Richard Lovelace (1617-1657) joined the Court after his university days and served in King Charles I's brief and inglorious military campaign in Scotland. He was given the position of a "Gentlemen Wayter Extra-ordinary" to the King, and wrote an elegy to the Princess Katherine, who died the day she was born. After the failure of the Scottish campaign, he returned to his home in Kent, where he took up public posts befitting his standing. Alas, in 1642 he was imprisoned in Westminster for his temerity in presenting a petition to Parliament in support of the King - he was accompanied by 500 armed Kentish men, which probably did not help his case - and during his time in jail he wrote the poem 'To Althea. From Prison', with its immortal lines, "Stone walls do not a prison make, nor iron bars a cage." Following his release some weeks later he joined General Goring to fight in the Netherlands, as his father had done. He remained in Holland and France until 1646, and then returned to London. Upon his return he was imprisoned again. Released in 1649, he then published the volume Lucasta.
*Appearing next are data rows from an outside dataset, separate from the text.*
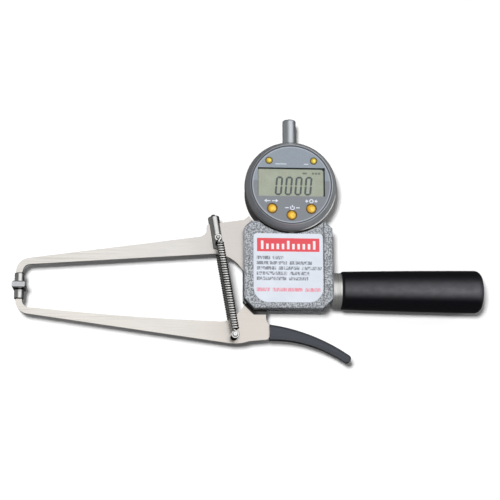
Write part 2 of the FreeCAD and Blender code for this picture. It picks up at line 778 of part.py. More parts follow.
def plunger_bush(radius, low):
    body = rod_along_y(indicator_x, mid_height, radius - slip, low, low + bush_depth)
    return body.cut(rod_along_y(indicator_x, mid_height, plunger_radius + running, low - past,
                                low + bush_depth + past))


def lower_bush():
    return plunger_bush(stem_radius - stem_wall, saddle_low - stem_depth)


def back_screw_points():
    return [(indicator_x + case_screw_circle * math.cos(math.radians(a)),
             indicator_y + case_screw_circle * math.sin(math.radians(a)))
            for a in back_screw_angles]


def indicator_case():
    """Round case, open at the back and the front, with bosses for the back cover's screws."""
    inner = case_radius - case_wall
    body = indicator_cylinder(case_radius, cover_thickness, case_top)
    body = body.cut(indicator_cylinder(inner, cover_thickness - past, case_top - 2))
    body = body.cut(indicator_cylinder(inner - 2.5, case_top - 3, case_top + past))
    within = indicator_cylinder(inner + 0.5, 0, far)
    bosses = [pillar(x, y, boss_radius, cover_thickness, case_top - 2).common(within)
              for x, y in back_screw_points()]
    body = fused([body] + bosses)
    for x, y in back_screw_points():
        body = body.cut(pillar(x, y, cover_screw + slip, cover_thickness - past,
                               cover_thickness + cover_screw_grip + past))
    stem_hole = rod_along_y(indicator_x, mid_height, stem_radius + slip, -far, indicator_y - inner + 2)
    cap_hole = rod_along_y(indicator_x, mid_height, cap_radius + slip, indicator_y + inner - 2, far)
    return body.cut(stem_hole).cut(cap_hole)


def back_cover():
    """Flat back on which the caliper lies, with a bevelled rim."""
    body = indicator_cylinder(case_radius - 0.6, 0, cover_thickness)
    rim = [edge for edge in circle_edges(body) if edge.BoundBox.ZMax < 0.1]
    body = body.makeChamfer(0.5, rim)
    for x, y in back_screw_points():
        body = body.cut(pillar(x, y, cover_screw + slip, -past, cover_thickness + past))
        body = body.cut(pillar(x, y, cover_head + slip, -past, cover_head_top))
    return body


def back_screws():
    screws = []
    for x, y in back_screw_points():
        head = pillar(x, y, cover_head, cover_head_sink, cover_head_top)
        shank = pillar(x, y, cover_screw, cover_head_sink, cover_thickness + cover_screw_grip)
        screw = fused([head, shank])
        for long, wide in ((1.1, 0.2), (0.2, 1.1)):
            screw = screw.cut(box(x - long, x + long, y - wide, y + wide, 0, 0.6))
        screws.append(screw)
    return Part.makeCompound(screws)


def bezel():
    """Front ring: a flange, a groove above it, a taper to a narrow rim, and a lip for the board."""
    bore = panel_radius + running
    lip = panel_radius - bezel_lip
    rim = bore + bezel_rim
    neck = bezel_radius - bezel_step
    cone_foot = bezel_flange + bezel_groove
    profile = [(lip, case_top), (bezel_radius - 0.4, case_top), (bezel_radius, case_top + 0.4),
               (bezel_radius, bezel_flange - 0.3), (bezel_radius - 0.3, bezel_flange),
               (neck, bezel_flange), (neck, cone_foot), (neck + bezel_step * 0.45, cone_foot),
               (neck + bezel_step * 0.45, cone_foot + 0.4), (rim + 0.2, bezel_top - 0.3), (rim, bezel_top),
               (bore, bezel_top), (bore, board_z), (lip, board_z)]
    return moved(turned(profile, "z"), indicator_x, indicator_y)


def circuit_board():
    return indicator_cylinder(panel_radius - seat_gap, board_z, board_z + board_thickness)


def window_box(margin, z0, z1):
    half_width = window_width / 2 + margin
    half_height = window_height / 2 + margin
    middle = indicator_y + window_lift
    return box(indicator_x - half_width, indicator_x + half_width,
               middle - half_height, middle + half_height, z0, z1)


def display():
    block = window_box(window_margin, board_z + board_thickness, panel_bottom - lens_thickness - lens_gap)
    return block.common(indicator_cylinder(panel_radius - seat_gap, 0, bezel_top))


def display_window():
    pane = window_box(window_margin, panel_bottom - lens_thickness, panel_bottom)
    return pane.common(indicator_cylinder(panel_radius - seat_gap, 0, bezel_top))


def face_panel():
    """Front panel inside the bezel, with the window and the buttons' holes."""
    body = indicator_cylinder(panel_radius, panel_bottom, panel_top)
    body = body.cut(window_box(0, panel_bottom - past, panel_top + past))
    for radius, places in ((large_button, large_places), (small_button, small_places)):
        for x, y in places.values():
            body = body.cut(pillar(indicator_x + x, indicator_y + y, radius + button_gap,
                                   panel_bottom - past, panel_top + past))
    return body


def button(place, radius):
    """A domed key with a flange under the panel and a foot above its switch on the board."""
    x, y = indicator_x + place[0], indicator_y + place[1]
    dome_radius = (radius ** 2 + button_rise ** 2) / (2 * button_rise)
    crown = Part.makeSphere(dome_radius, V(x, y, panel_top + button_rise - dome_radius))
    crown = crown.common(pillar(x, y, radius, panel_top, far))
    stem = pillar(x, y, radius, panel_bottom - 0.2, panel_top)
    flange = pillar(x, y, radius + button_flange, panel_bottom - 1.0, panel_bottom - 0.1)
    foot = pillar(x, y, 1.0, board_z + board_thickness + 0.7, panel_bottom - 1.0)
    return fused([crown, stem, flange, foot])


def coin_cell():
    top = cover_thickness + cell_thickness
    return pillar(indicator_x, indicator_y - 5, cell_radius, cover_thickness, top)


def top_cap():
    """Cap tube over the plunger's upper end."""
    low = indicator_y + case_radius - case_wall
    body = rod_along_y(indicator_x, mid_height, cap_radius, low, cap_end)
    end = [edge for edge in circle_edges(body) if edge.BoundBox.YMin > cap_end - 0.1]
    body = body.makeFillet(1.1, end)
    room = rod_along_y(indicator_x, mid_height, cap_radius - cap_wall, low - past, cap_end - cap_crown)
    return body.cut(room)


def upper_bush():
    return plunger_bush(cap_radius - cap_wall, indicator_y + case_radius - case_wall)


def plunger():
    return rod_along_y(indicator_x, mid_height, plunger_radius, plunger_low, plunger_high)


def contact_tip():
    """Flat-ended tip that rides on the striker."""
    body = rod_along_y(indicator_x, mid_height, plunger_radius + 0.6, strike_height + slip, plunger_low)
    return body.makeChamfer(0.3, circle_edges(body))


def scale_strip():
    """Measuring strip on a block that rides with the plunger, in front of it."""
    body = box(indicator_x - strip_half, indicator_x + strip_half,
               indicator_y - strip_below, indicator_y + strip_above,
               mid_height + plunger_radius - strip_sunk, mid_height + plunger_radius + strip_proud)
    return body.cut(rod_along_y(indicator_x, mid_height, plunger_radius, 0, far))


# ---------------------------------------------------------------- all pieces
def all_pieces():
    front_plane = mid_height + spring_offset
    rear_plane = mid_height - spring_offset
    pieces = {
        "housing_front": housing_front(), "housing_rear": housing_rear(),
        "handle_block": handle_block(), "label_plate": label_plate(),
        "case_screws": case_screws(), "block_screws": block_screws(), "arm_dowels": arm_dowels(),
        "stem_grub_screw": stem_grub_screw(),
        "upper_arm": upper_arm(), "upper_socket": upper_socket(), "upper_anvil": upper_anvil(),
        "lower_arm": lower_arm(), "lower_socket": lower_socket(), "lower_anvil": lower_anvil(),
        "lever_sleeve": lever_sleeve(), "pivot_pin": pivot_pin(), "pivot_bush": pivot_bush(),
        "pivot_washers": pivot_washers(),
        "spring_barrel": spring_barrel(), "tension_screw": tension_screw(), "barrel_pin": barrel_pin(),
        "spring_stud": spring_stud(),
        "front_coil": ribbed_coil(front_plane), "front_hook": spring_hook(front_plane),
        "front_foot": spring_foot(front_plane),
        "rear_coil": ribbed_coil(rear_plane), "rear_hook": spring_hook(rear_plane),
        "rear_foot": spring_foot(rear_plane),
        "handle_rod": handle_rod(), "ferrule": ferrule(), "grip": grip(),
        "indicator_stem": indicator_stem(), "lower_bush": lower_bush(),
        "indicator_case": indicator_case(), "back_cover": back_cover(), "back_screws": back_screws(),
        "bezel": bezel(), "circuit_board": circuit_board(), "display": display(),
        "display_window": display_window(), "face_panel": face_panel(), "coin_cell": coin_cell(),
        "top_cap": top_cap(), "upper_bush": upper_bush(), "plunger": plunger(),
        "contact_tip": contact_tip(), "scale_strip": scale_strip(),
    }
    for name, place in large_places.items():
        pieces[name] = button(place, large_button)
    for name, place in small_places.items():
        pieces[name] = button(place, small_button)
    return pieces


os.makedirs("parts", exist_ok=True)
whole = []
for node, shape in all_pieces().items():
    piece = moved(shape, -indicator_x, -indicator_y)
    whole.append(piece)
    volume = piece.Volume / 1000
    print(f"{node:20s} solids {len(piece.Solids):2d}  valid {piece.isValid()}  {volume:8.3f} cm3")
    piece.exportStep(f"parts/{node}.step")
bounds = Part.makeCompound(whole).optimalBoundingBox(False, False)
print(f"pivot at {-indicator_x:.3f}, {-indicator_y:.3f}; box x {bounds.XMin:.2f} {bounds.XMax:.2f}"
      f"  y {bounds.YMin:.2f} {bounds.YMax:.2f}  z {bounds.ZMin:.2f} {bounds.ZMax:.2f}")
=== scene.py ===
# %% [markdown]
# # A digital skinfold caliper
#
# A skinfold caliper pinches a fold of skin between two small pads with a steady force and reads
# its thickness. This one has two flat steel arms, a hammered metal housing, a straight black grip,
# a dark lever, a pair of extension springs and a round electronic indicator.
#
# The solids come ready made from CAD, each piece as its own node, so most of the work is finish.
# Only what CAD keeps plain is built here: the wound springs, the display's figures and the marks
# on the indicator's face.

# %% Load the frame
import json
import math

import bpy
from mathutils import Matrix, Vector


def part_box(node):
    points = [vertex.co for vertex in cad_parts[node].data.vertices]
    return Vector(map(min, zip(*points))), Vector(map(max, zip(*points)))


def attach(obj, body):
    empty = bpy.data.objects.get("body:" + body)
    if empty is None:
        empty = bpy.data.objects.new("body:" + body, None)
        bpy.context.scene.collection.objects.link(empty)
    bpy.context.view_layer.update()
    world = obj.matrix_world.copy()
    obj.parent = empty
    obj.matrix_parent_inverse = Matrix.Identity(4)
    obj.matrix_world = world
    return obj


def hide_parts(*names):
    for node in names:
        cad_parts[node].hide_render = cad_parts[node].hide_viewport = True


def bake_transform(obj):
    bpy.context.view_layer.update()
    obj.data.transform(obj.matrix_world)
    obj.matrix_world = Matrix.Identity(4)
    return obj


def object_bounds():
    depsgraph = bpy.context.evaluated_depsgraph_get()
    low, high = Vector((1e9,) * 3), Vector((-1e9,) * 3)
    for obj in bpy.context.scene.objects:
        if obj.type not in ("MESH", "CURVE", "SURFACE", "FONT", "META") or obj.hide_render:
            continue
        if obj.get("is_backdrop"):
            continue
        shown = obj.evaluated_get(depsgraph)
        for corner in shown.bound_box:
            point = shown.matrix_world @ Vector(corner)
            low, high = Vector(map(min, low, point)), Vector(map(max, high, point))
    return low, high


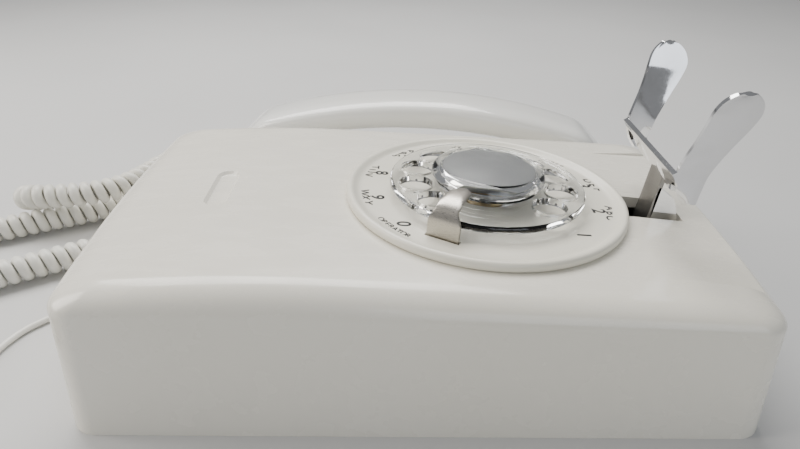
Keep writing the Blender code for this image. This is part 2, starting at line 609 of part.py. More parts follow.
def build_hub(dial):
    skirt = CARD_RADIUS + 0.5 * MM
    ceiling = CARD_BOTTOM + CARD_THICKNESS + GAP
    profile = [(0, CAP_TOP), (CARD_RADIUS, CAP_TOP), (CAP_RADIUS - 1.6 * MM, CAP_TOP - 0.8 * MM),
               (CAP_RADIUS, CAP_TOP - 2.4 * MM), (CAP_RADIUS, CAP_BOTTOM), (skirt, CAP_BOTTOM),
               (skirt, ceiling), (0, ceiling)]
    add_object("hub_cap", turned_bmesh(profile, 32), CLEAR_LOOK, dial)
    card = cylinder_bmesh(CARD_RADIUS, CARD_BOTTOM, CARD_BOTTOM + CARD_THICKNESS, 32)
    add_object("dial_centre_card", card, CARD_LOOK, dial)
    shaft = turned_bmesh([(0, SHAFT_END), (DIAL_SHAFT_RADIUS, SHAFT_END), (DIAL_SHAFT_RADIUS, CAP_BOTTOM),
                          (7 * MM, CAP_BOTTOM), (7 * MM, CARD_BOTTOM - GAP), (0, CARD_BOTTOM - GAP)], 16)
    add_object("dial_shaft", shaft, ZINC_LOOK, dial)


def build_dial_frame(dial):
    top = FRAME_TOP
    frame = add_object("dial_frame", ring_bmesh(BUSH_RADIUS + GAP, DIAL_FRAME_RADIUS, FRAME_BOTTOM, top),
                       ZINC_LOOK, dial)
    x, y = polar(MAIN_CENTRES, SECOND_ANGLE)
    hole = cylinder_bmesh(ARBOR_RADIUS + GAP, -8 * MM, 4 * MM, 16)
    cut(frame, place(hole, Matrix.Translation((x, y, 0))), dial)
    inner = DIAL_SHAFT_RADIUS + GAP
    flange_top = top + GAP + 1.2 * MM
    flange = BUSH_RADIUS + 2.4 * MM
    bush = [(inner, -10 * MM), (BUSH_RADIUS, -10 * MM), (BUSH_RADIUS, top + GAP), (flange, top + GAP),
            (flange, flange_top), (inner, flange_top)]
    add_object("dial_bearing_bush", turned_bmesh(bush, 16), BRASS_LOOK, dial)


def build_gear_train(dial, second_axis, governor_axis):
    main = prism_bmesh(gear_outline(MAIN_TEETH, MAIN_MODULE), MAIN_GEAR_Z, MAIN_GEAR_Z + 1.6 * MM)
    gear = add_object("main_gear", main, BRASS_LOOK, dial, smooth=False)
    cut(gear, cylinder_bmesh(DIAL_SHAFT_RADIUS + GAP, MAIN_GEAR_Z - MM, MAIN_GEAR_Z + 3 * MM, 16), dial)
    cam = [(DIAL_SHAFT_RADIUS + GAP, MAIN_GEAR_Z - 3.5 * MM), (9 * MM, MAIN_GEAR_Z - 3.5 * MM),
           (9 * MM, MAIN_GEAR_Z - GAP), (DIAL_SHAFT_RADIUS + GAP, MAIN_GEAR_Z - GAP)]
    add_object("pulse_cam", turned_bmesh(cam, 16), BLACK_LOOK, dial)

    # the pinion is turned half a tooth where it faces the main gear, so that teeth meet gaps
    pinion = prism_bmesh(gear_outline(PINION_TEETH, MAIN_MODULE), MAIN_GEAR_Z - 0.6 * MM,
                         MAIN_GEAR_Z + 2.2 * MM)
    main_phase = (SECOND_ANGLE * MAIN_TEETH / (2 * math.pi)) % 1.0
    facing = SECOND_ANGLE + math.pi
    pinion_turn = facing - (0.5 - main_phase) * 2 * math.pi / PINION_TEETH
    place(pinion, Euler((0, 0, pinion_turn)).to_matrix().to_4x4())
    second = add_object("intermediate_gear", pinion, BRASS_LOOK, second_axis, smooth=False)
    arbor = cylinder_bmesh(ARBOR_RADIUS, SECOND_GEAR_Z - 1.5 * MM, FRAME_TOP - MM, 12)
    join(second, arbor, second_axis)
    join(second, cylinder_bmesh(3 * MM, SECOND_GEAR_Z + 0.8 * MM, MAIN_GEAR_Z, 12), second_axis)
    wheel = prism_bmesh(gear_outline(SECOND_TEETH, SECOND_MODULE), SECOND_GEAR_Z, SECOND_GEAR_Z + 1.4 * MM)
    join(second, wheel, second_axis)

    rotor = prism_bmesh(gear_outline(GOVERNOR_TEETH, SECOND_MODULE), SECOND_GEAR_Z - 0.5 * MM,
                        SECOND_GEAR_Z + 2 * MM)
    second_phase = (GOVERNOR_ANGLE * SECOND_TEETH / (2 * math.pi)) % 1.0
    rotor_turn = GOVERNOR_ANGLE + math.pi - (0.5 - second_phase) * 2 * math.pi / GOVERNOR_TEETH
    place(rotor, Euler((0, 0, rotor_turn)).to_matrix().to_4x4())
    governor = add_object("governor_rotor", rotor, BRASS_LOOK, governor_axis, smooth=False)
    arbor = cylinder_bmesh(ARBOR_RADIUS, SECOND_GEAR_Z - 7 * MM, SECOND_GEAR_Z + 3.5 * MM, 12)
    join(governor, arbor, governor_axis)
    weights = box_bmesh((-6 * MM, -2 * MM, SECOND_GEAR_Z - 6 * MM), (6 * MM, 2 * MM, SECOND_GEAR_Z - 3 * MM))
    join(governor, weights, governor_axis)
    cup_low = SECOND_GEAR_Z - 9 * MM
    cup_rim = SECOND_GEAR_Z - 1.6 * MM
    cup = [(0, cup_low), (8.6 * MM, cup_low), (8.6 * MM, cup_rim), (7.4 * MM, cup_rim),
           (7.4 * MM, cup_low + 1.2 * MM), (0, cup_low + 1.2 * MM)]
    add_object("governor_cup", turned_bmesh(cup, 20), BRASS_LOOK, governor_axis)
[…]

He died in some poverty in 1658, and his brother and friends gathered up his remaining manuscripts and published a further posthumous volume of his work.

A good poet from the group that regarded Ben Jonson as friend and exemplar, his work deserves more attention than it usually receives. As with his friend Sir John Suckling, he has tended to be overshadowed by the great names of the era -- and there were so many of those, but his work deserves its place in the sun.